## BEGIN

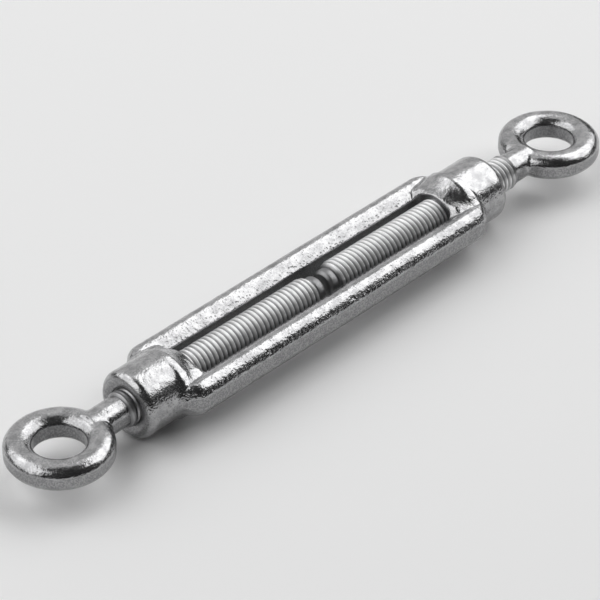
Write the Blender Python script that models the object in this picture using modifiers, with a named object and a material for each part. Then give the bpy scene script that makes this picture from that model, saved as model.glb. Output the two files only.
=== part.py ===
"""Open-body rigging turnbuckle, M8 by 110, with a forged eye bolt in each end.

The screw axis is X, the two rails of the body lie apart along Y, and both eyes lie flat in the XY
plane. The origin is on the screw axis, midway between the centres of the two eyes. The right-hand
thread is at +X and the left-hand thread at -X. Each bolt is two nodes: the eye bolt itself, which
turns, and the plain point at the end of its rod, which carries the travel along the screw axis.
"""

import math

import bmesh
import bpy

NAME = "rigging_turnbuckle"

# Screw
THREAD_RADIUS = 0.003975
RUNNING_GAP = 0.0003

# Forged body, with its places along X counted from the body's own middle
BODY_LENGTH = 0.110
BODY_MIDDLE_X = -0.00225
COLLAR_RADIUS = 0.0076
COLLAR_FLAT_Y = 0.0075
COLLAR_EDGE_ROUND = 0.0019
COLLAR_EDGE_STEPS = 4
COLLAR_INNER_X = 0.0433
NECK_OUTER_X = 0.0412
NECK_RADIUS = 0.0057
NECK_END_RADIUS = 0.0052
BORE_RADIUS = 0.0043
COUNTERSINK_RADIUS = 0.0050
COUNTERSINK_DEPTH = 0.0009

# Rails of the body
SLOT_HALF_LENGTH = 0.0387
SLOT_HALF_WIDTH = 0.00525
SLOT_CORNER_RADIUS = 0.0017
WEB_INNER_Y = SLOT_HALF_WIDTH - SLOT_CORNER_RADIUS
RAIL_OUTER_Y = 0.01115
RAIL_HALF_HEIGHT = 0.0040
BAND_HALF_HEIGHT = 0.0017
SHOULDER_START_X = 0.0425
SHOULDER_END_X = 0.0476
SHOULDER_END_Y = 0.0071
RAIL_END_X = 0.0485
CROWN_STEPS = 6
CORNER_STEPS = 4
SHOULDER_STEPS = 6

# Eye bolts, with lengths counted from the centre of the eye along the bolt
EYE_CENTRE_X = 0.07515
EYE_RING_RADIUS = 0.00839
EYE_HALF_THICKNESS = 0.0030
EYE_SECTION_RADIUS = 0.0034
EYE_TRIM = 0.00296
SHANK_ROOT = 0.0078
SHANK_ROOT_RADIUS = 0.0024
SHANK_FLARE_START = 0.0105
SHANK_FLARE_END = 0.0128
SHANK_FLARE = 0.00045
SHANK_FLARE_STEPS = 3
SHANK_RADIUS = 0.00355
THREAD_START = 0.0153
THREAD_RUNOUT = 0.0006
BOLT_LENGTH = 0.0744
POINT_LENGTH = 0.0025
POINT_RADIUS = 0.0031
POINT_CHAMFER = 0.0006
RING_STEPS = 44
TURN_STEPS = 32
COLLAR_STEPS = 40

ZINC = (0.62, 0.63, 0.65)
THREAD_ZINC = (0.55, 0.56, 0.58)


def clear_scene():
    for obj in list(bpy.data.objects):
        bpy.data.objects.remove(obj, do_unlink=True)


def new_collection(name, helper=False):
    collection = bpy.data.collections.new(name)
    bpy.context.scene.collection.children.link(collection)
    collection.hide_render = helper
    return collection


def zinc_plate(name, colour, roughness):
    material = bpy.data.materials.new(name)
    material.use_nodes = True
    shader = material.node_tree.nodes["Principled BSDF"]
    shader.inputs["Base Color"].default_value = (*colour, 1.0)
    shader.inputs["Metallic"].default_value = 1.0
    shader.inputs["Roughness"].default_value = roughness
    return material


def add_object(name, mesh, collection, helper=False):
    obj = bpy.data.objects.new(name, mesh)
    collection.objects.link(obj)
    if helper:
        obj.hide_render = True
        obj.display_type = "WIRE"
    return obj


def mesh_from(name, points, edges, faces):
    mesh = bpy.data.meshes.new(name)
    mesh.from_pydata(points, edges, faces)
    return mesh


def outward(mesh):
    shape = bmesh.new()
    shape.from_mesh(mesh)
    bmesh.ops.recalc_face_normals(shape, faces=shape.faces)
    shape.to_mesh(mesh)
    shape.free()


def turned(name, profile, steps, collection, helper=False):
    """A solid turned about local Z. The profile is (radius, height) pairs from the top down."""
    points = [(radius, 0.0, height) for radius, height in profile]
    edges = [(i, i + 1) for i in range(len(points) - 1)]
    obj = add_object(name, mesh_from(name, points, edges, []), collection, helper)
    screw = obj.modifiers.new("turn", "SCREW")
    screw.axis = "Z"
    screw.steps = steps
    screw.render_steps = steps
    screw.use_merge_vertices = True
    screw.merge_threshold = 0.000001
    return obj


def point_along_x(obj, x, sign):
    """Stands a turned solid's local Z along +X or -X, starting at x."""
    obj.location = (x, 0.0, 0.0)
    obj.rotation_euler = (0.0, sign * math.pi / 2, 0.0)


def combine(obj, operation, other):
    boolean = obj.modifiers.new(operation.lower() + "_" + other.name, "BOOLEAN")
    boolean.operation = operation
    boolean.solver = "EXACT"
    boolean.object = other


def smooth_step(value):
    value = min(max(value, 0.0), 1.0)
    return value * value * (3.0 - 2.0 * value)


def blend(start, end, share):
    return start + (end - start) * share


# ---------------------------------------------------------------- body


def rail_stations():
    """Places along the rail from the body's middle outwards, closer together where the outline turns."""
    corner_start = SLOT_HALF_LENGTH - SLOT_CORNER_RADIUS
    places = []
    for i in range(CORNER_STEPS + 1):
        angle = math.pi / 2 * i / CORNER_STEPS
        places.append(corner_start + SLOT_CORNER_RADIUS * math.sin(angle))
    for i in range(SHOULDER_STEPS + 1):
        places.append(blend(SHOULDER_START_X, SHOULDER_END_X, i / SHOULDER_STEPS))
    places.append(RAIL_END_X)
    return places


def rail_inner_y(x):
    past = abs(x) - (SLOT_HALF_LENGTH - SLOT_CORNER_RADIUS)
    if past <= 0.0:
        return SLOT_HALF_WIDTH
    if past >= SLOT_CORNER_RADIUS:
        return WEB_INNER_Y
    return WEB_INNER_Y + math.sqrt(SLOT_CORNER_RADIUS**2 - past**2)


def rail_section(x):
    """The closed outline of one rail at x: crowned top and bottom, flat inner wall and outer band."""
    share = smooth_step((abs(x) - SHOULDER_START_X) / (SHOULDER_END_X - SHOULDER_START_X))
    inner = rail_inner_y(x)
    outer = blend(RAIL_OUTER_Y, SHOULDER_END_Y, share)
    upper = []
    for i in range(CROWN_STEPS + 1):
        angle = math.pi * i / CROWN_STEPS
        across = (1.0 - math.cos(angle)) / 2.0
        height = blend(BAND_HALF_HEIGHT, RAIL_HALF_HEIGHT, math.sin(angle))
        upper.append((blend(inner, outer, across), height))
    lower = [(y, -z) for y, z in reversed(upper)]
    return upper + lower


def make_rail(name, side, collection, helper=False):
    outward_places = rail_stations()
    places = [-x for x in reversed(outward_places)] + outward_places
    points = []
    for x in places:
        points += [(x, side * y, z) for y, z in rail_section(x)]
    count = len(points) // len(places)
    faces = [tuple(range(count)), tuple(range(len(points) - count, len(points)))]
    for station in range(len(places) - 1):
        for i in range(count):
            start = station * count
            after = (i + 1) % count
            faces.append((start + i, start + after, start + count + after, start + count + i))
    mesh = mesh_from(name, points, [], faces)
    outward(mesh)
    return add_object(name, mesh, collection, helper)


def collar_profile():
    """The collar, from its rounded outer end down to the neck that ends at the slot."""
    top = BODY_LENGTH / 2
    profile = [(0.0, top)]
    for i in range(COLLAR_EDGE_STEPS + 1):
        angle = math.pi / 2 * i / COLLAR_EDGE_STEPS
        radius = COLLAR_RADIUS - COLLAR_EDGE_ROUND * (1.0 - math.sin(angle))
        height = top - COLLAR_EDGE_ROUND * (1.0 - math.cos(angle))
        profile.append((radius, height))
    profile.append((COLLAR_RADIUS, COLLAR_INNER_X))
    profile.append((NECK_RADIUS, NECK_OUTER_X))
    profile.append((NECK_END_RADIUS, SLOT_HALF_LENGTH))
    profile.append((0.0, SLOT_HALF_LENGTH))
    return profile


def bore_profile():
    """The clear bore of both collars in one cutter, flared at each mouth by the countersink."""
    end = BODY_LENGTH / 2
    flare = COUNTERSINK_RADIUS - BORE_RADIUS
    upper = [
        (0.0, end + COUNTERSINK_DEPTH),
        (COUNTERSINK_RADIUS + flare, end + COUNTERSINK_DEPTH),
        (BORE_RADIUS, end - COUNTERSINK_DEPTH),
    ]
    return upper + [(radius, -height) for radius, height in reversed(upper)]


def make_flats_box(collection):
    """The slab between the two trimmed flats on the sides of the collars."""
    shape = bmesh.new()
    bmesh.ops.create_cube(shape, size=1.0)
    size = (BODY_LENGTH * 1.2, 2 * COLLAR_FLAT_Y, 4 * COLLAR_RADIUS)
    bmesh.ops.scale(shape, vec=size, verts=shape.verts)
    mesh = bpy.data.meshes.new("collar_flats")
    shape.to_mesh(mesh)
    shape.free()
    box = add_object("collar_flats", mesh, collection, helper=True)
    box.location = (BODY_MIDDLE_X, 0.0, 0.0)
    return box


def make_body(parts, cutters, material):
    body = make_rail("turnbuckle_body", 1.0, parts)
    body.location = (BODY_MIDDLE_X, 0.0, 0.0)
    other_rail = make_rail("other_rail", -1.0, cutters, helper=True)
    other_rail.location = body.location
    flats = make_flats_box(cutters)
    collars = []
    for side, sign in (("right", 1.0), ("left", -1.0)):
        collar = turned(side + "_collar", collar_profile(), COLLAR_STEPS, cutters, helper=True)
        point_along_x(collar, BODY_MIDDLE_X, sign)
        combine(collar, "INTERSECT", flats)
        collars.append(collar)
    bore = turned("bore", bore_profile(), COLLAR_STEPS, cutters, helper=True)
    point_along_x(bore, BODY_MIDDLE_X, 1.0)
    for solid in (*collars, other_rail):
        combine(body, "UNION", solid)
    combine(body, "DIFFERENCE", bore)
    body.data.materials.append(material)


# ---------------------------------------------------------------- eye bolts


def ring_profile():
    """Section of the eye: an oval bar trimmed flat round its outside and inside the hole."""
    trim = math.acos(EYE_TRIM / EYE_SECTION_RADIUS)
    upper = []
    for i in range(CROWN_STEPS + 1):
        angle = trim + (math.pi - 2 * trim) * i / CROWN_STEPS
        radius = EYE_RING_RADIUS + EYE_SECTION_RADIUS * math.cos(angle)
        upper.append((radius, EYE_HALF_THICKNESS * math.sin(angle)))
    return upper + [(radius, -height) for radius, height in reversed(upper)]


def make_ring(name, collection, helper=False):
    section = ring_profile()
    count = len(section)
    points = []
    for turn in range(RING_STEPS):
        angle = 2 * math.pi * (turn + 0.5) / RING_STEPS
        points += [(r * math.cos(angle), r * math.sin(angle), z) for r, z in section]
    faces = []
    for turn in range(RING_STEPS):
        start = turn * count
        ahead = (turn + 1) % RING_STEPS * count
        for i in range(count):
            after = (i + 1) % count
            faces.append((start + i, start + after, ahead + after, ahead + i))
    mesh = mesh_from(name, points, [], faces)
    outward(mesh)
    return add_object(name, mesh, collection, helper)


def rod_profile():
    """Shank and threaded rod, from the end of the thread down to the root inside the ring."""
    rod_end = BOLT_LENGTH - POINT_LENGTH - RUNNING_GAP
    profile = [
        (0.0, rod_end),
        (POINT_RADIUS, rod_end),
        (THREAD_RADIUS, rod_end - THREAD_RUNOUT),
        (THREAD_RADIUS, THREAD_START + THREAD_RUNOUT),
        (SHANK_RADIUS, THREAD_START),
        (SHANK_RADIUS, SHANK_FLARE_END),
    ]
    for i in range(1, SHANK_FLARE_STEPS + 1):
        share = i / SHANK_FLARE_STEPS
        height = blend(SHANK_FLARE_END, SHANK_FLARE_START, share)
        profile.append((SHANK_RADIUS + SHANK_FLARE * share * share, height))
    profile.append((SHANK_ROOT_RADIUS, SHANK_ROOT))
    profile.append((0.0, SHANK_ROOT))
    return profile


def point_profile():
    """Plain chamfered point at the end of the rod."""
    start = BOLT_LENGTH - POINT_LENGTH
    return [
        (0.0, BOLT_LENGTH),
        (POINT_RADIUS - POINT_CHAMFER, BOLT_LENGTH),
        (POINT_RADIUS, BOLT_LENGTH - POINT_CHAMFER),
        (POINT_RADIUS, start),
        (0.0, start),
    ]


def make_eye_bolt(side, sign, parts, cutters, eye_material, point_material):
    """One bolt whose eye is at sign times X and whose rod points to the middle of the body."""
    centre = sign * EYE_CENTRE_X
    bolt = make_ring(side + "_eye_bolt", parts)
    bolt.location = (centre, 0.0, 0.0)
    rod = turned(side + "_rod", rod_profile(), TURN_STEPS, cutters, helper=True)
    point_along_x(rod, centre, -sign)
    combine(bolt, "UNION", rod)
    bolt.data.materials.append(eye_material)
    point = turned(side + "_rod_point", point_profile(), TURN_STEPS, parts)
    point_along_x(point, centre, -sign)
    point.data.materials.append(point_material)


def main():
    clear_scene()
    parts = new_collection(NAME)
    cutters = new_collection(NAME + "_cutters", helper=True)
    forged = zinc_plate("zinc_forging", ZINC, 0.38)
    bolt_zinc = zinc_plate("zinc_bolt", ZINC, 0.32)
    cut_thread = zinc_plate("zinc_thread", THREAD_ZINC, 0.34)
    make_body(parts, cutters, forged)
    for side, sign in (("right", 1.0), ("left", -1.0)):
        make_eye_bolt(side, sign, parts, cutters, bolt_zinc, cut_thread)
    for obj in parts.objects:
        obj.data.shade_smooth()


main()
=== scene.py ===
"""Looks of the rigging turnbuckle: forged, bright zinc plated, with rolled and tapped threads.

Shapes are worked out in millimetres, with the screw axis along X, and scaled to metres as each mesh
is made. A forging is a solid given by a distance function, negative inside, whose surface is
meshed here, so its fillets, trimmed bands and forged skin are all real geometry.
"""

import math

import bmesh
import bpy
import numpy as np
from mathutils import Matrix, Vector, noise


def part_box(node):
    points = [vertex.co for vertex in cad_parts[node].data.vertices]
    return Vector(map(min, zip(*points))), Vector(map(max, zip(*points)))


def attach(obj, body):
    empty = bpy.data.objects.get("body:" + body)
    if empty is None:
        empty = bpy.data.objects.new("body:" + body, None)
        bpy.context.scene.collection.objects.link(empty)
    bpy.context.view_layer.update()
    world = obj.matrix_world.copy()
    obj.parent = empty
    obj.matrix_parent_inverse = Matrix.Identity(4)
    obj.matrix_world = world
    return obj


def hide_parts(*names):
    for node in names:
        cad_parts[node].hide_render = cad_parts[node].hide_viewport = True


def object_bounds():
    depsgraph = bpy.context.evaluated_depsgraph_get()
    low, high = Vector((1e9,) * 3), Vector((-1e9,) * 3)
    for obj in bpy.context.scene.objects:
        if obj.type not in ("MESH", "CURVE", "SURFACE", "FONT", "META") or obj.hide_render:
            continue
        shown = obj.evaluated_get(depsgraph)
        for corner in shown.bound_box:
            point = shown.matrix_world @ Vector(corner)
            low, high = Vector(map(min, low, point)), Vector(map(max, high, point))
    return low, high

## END

_Given exercise_
Print, unaltered, every line from the beginning of the material down to the line with "COUNTERSINK_DEPTH = 0.0009".

_Task answer_
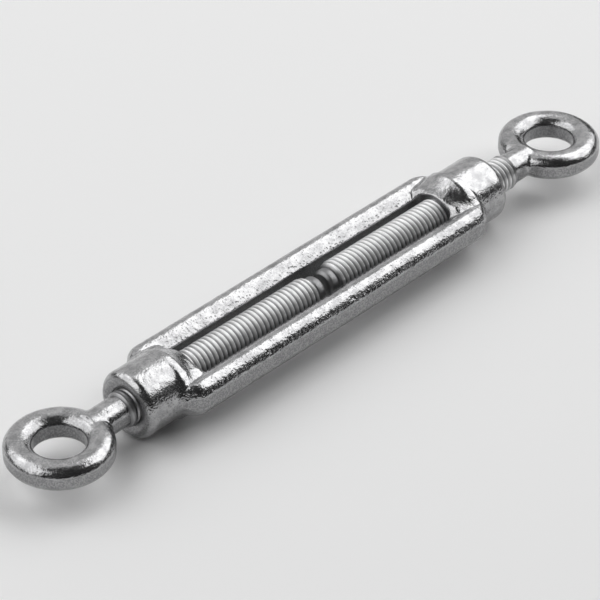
Write the Blender Python script that models the object in this picture using modifiers, with a named object and a material for each part. Then give the bpy scene script that makes this picture from that model, saved as model.glb. Output the two files only.
=== part.py ===
"""Open-body rigging turnbuckle, M8 by 110, with a forged eye bolt in each end.

The screw axis is X, the two rails of the body lie apart along Y, and both eyes lie flat in the XY
plane. The origin is on the screw axis, midway between the centres of the two eyes. The right-hand
thread is at +X and the left-hand thread at -X. Each bolt is two nodes: the eye bolt itself, which
turns, and the plain point at the end of its rod, which carries the travel along the screw axis.
"""

import math

import bmesh
import bpy

NAME = "rigging_turnbuckle"

# Screw
THREAD_RADIUS = 0.003975
RUNNING_GAP = 0.0003

# Forged body, with its places along X counted from the body's own middle
BODY_LENGTH = 0.110
BODY_MIDDLE_X = -0.00225
COLLAR_RADIUS = 0.0076
COLLAR_FLAT_Y = 0.0075
COLLAR_EDGE_ROUND = 0.0019
COLLAR_EDGE_STEPS = 4
COLLAR_INNER_X = 0.0433
NECK_OUTER_X = 0.0412
NECK_RADIUS = 0.0057
NECK_END_RADIUS = 0.0052
BORE_RADIUS = 0.0043
COUNTERSINK_RADIUS = 0.0050
COUNTERSINK_DEPTH = 0.0009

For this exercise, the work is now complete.